I hesitate to mention it, but there is a student who sits near my feet every day when we're at the carpet and sniffs my shoes. An actual quote from this boy: "Ms. G_____, your shoes today smell just like the boots you were wearing yesterday."

Well, I guess what can I expect when I wear these boots to school?

Wednesday, November 01, 2006

Halloween

I lived through another Halloween.

I used to like Halloween, but things have changed. It used to be that Halloween was an excuse to dress sluttier than I normally would. Now it seems to have become an excuse to wear pajamas to work. It was my colleagues' idea. I was all set to be a leopard, which would have consisted of clothes I already have plus a leopard thing on my head. But they wanted us to have a theme, and that theme is too embarrassing to plainly write; however here's a hint: it involved a pacifier. Ugh. So terrible. I am not a person who has a stockpile of adorable pajamas at the ready, and even if I did, I don't want to wear them in public under any circumstance. Somehow my coworkers all own one-piece zip-up fleece pajamas! I ended up wearing "sweats," which is another word I can't stand.

Some would say I don't know how to have fun. I do know how to have fun, but it's not your everyday kind of fun. It's very specialized.

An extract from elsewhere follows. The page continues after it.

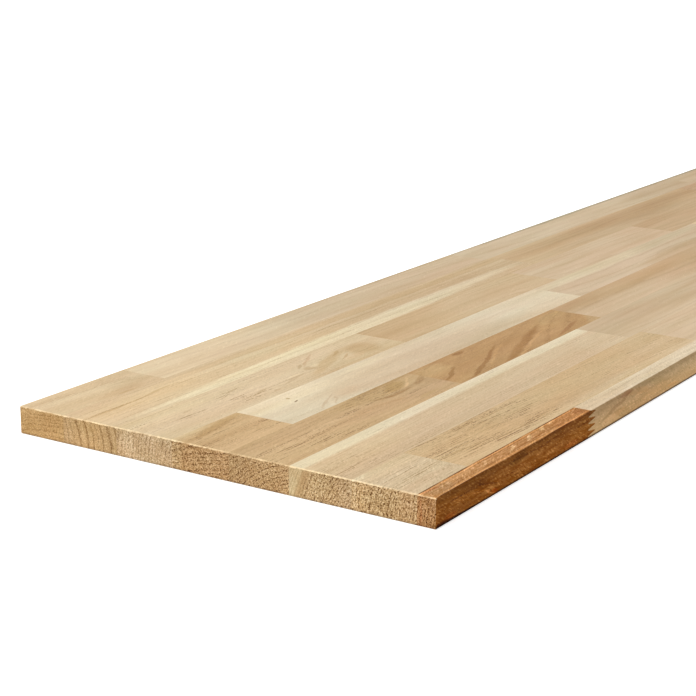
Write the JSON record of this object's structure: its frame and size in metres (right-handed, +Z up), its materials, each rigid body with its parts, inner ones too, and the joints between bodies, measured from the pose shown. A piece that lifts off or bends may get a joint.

I can send you a brochure.

*
Added a few minutes later:

I think that because of how public school teachers are viewed in our country, and how I constantly strive to present myself as an educated, intellectual professional, and how we are currently working without a contract, dressing like a b*&$ just seemed like the wrong message.

A leopard would have totally gotten the right point across.